Risk Assessment Program - Results of Examinations of Form 5500 401(k) Plans with sponsors from the Arts, Entertainment & Recreation Industry
In FY 2001, at the request of the Commissioner of the IRS, each of the business units of the IRS was directed to create a Risk Assessment of their entire Customer population. This assessment was to be designed to be able to provide compliance information on this population by breaking it into market segments. The format of the assessment and the creation of the market segments were basically left up to each business unit’s discretion. The goal of this program for Employee Plans Examination Division was to be able to identify the baseline compliance level of each new market segment, which had never been done before. Once this was done, we would be able to direct our resources toward the segments which we found to be noncompliant. The Program was designed to improve the voluntary compliance of all sponsors who maintain qualified retirement plans.
This is a summary of the examinations completed in the market segment made up of 401(k) Plans sponsored by the Arts, Entertainment and Recreation Industry. As of April 2011 we had examined over 400 Form 5500 filings.
The results indicated that there was a high degree of Noncompliance within this segment. There are two key areas to discuss in this article, plan sponsor business code analysis and the issues found. Each Industry (i.e. Arts, Entertainment & Recreation) is made up of business codes based on the North American Industry Classification System (NAICS). The Arts, Entertainment & Recreation Industry is made up of nine business codes. Over 50% of this segment’s plan sponsor’s business codes are made up of just one business code (“Other Amusement & Recreation” which includes golf courses, ski facilities, marinas, fitness centers, bowling centers). Sponsors using the other eight codes have between 3% and 8% of this segment’s plan sponsor’s business codes each. We found substantial data in our examinations that plan sponsors who used the “Other Amusement & Recreation”, “Spectator Sports”, and “Agents & Managers for Artists, Athletes, Entertainers, & Other Public Figures” business codes had a high degree of Noncompliance. Noncompliance was especially high with plan sponsors representing “Spectator Sports”.
The most common failure involves errors in the ADP/ACP testing and in the timely depositing of the 401k deferrals. The tests are detailed in Internal Revenue Code sections 401(k)(3) and 401(m)(3). Common errors in the tests are not properly identifying highly compensated employees, improperly including or excluding employees on the test and using the wrong compensation and/or contribution amounts. Another area we found a number of problems with was not timely depositing the employee deferrals.
The second most prevalent failure involves participation/coverage. Participation errors [see Internal Revenue Code section 410(a)] occur when a plan does not include an employee in the plan when the plan document states they should or brings an employee into the plan contrary to the plan document (i.e. plan states a employee enters the plan after six months of service but in operation employees participate immediately or visa versa). Coverage errors occur when the plan does not “cover” (meaning they are a participant) a certain amount of employees as required by Internal Revenue Code section 410(b).

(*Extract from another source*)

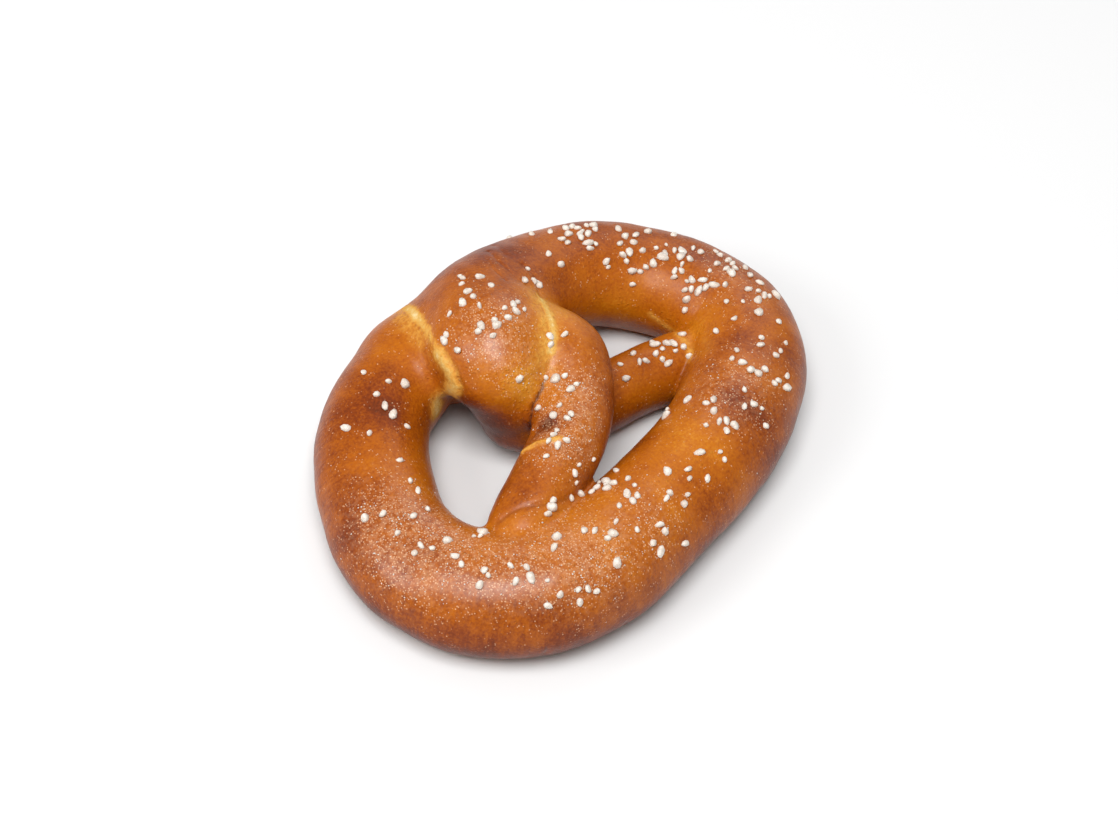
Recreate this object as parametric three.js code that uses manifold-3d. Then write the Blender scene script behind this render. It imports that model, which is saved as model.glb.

The third most common failure involves errors in allocating contributions to the plan participants. Allocation errors occur when the contribution is not allocating in the manner in which the plan document states it should. Common examples include using the wrong compensation definition, including or excluding certain employees and enforcing or failing to enforce requirements stated in the plan document that must be met for a participant to receive an allocation (i.e. last day employment, certain hours of service).
Avoiding the Error:
The best way to avoid these problems is too make sure all the people responsible for running the tests are knowledgeable in the law covering such [Internal Revenue Code sections 401(k)/(m)]. This includes knowing what contribution amounts are used, what employee compensation to use, whether an employee is considered Highly Compensated or Non Highly Compensated and what yearly period to use in applying the testing.
Those responsible for administering the amounts employees elect to contribute to the plan must make sure they are timely deposited. The Department of Labor regulations requires employee deferrals to be deposited as soon as they can be segregated.
Errors involving participation/coverage can be caused by a number of things. Poor recordkeeping and/or lack of knowledge regarding such are the two most common errors. Participation is generally based on an employee’s date of hire, the amount of service completed from the date of hire, and possibly the age of the employee. If adequate records are not maintained properly, errors will occur. The best way to avoid participation problems is too make sure all the people responsible for administering plan participation know the correct and most current eligibility provisions in the plan document.
In order to make sure your plan does not have errors in coverage it is essential that whoever is responsible for administering such has an in depth knowledge of Internal Revenue Code section 410(b) as this contains the coverage requirements every plan must meet. As part of this they must also know exactly who is eligible for and in the plan and who is not.
401(k) plans can have multiple types of contributions being allocated to the plan. In addition to tax deferred contributions, there could be employee after tax contributions, employer matching contributions, and employer discretionary contributions. The best way to avoid allocation problems is too make sure all the people responsible for the allocations know the correct and most current allocation formulas. They must know the correct and most current definition of compensation being used in the formulas and assure it is used in the calculations. Finally, they must also know whether or not the plan calls for forfeitures to be allocated to participants (in addition to amounts required by the plan formula), and if so what is the allocation formula.